• _Task directions_: Return exactly the listing's lines, from its first line to the line holding "lerp, degToRad, radToDeg", ends included.

start Data section

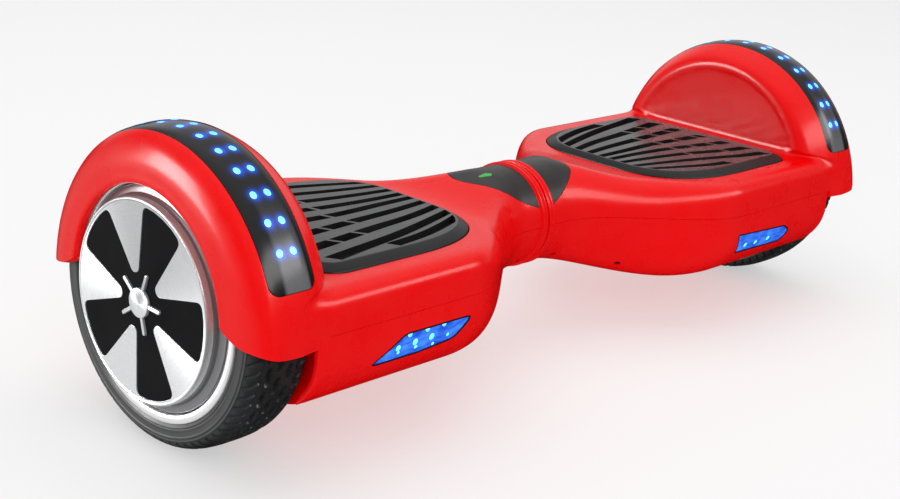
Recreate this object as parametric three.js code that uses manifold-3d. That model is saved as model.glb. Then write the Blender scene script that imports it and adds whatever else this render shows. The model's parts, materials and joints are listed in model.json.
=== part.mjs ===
// A self-balancing board on two hub-motor wheels. Units are millimetres and +Z is up.
// X runs along the axle line, -Y is the front with the headlights, and the origin is on the
// ground midway between the wheels. The board is two halves joined by a pivot at the waist,
// and both the pivot and the wheels turn about the axle line. Each half is built for +X in
// coordinates whose Z is measured from the axle line, and the half at -X is its mirror image.
// Outlines are lists of [x, radius], [x, y], [y, z] or [x, z], as each function says.
import * as THREE from "three";
import { mergeVertices } from "three/addons/utils/BufferGeometryUtils.js";
import Module from "manifold-3d";

const wasm = await Module();
wasm.setup();
const { smoothstep, lerp, degToRad, radToDeg } = THREE.MathUtils;

// Driving dimensions
const WHEEL_RADIUS = 83; // also the height of the axle line above the ground
const GAP = 0.3; // between pieces that touch
const WALL = 3; // moulded shells
const WAIST_GAP = 0.6; // from the middle plane to the end of each half
const WAIST_RADIUS = 33;
const COLLAR = { end: 6, radius: 35 };
const BODY_DEPTH = 93; // half the front-to-back size at the belt
const DECK_HEIGHT = 22;
const BELLY_DEPTH = 52;
const SHOULDER = 14; // rounding between the deck and the side
const BILGE = { width: 51, height: 39 }; // rounding between the side and the belly
const FLARE = { plan: [20, 134], deck: [24, 84], belly: [5, 118] }; // where the waist widens, along x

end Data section

• _In response_:
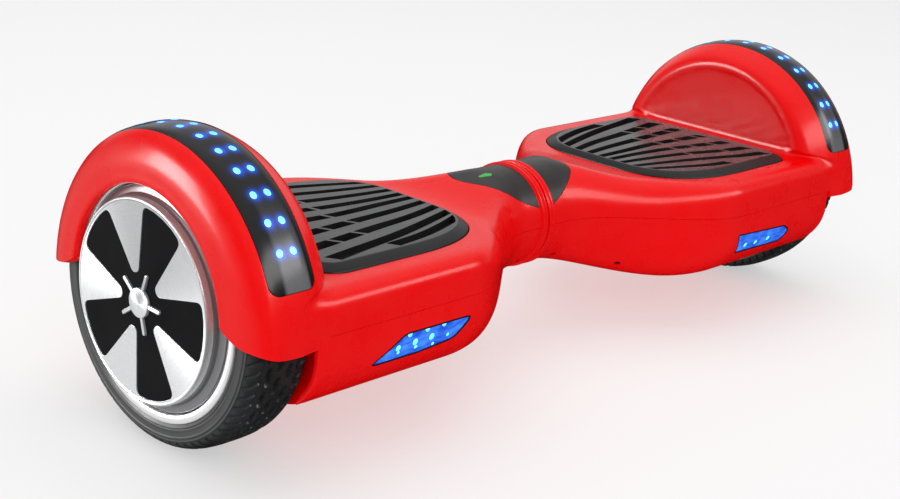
Recreate this object as parametric three.js code that uses manifold-3d. That model is saved as model.glb. Then write the Blender scene script that imports it and adds whatever else this render shows. The model's parts, materials and joints are listed in model.json.
=== part.mjs ===
// A self-balancing board on two hub-motor wheels. Units are millimetres and +Z is up.
// X runs along the axle line, -Y is the front with the headlights, and the origin is on the
// ground midway between the wheels. The board is two halves joined by a pivot at the waist,
// and both the pivot and the wheels turn about the axle line. Each half is built for +X in
// coordinates whose Z is measured from the axle line, and the half at -X is its mirror image.
// Outlines are lists of [x, radius], [x, y], [y, z] or [x, z], as each function says.
import * as THREE from "three";
import { mergeVertices } from "three/addons/utils/BufferGeometryUtils.js";
import Module from "manifold-3d";

const wasm = await Module();
wasm.setup();
const { smoothstep, lerp, degToRad, radToDeg } = THREE.MathUtils;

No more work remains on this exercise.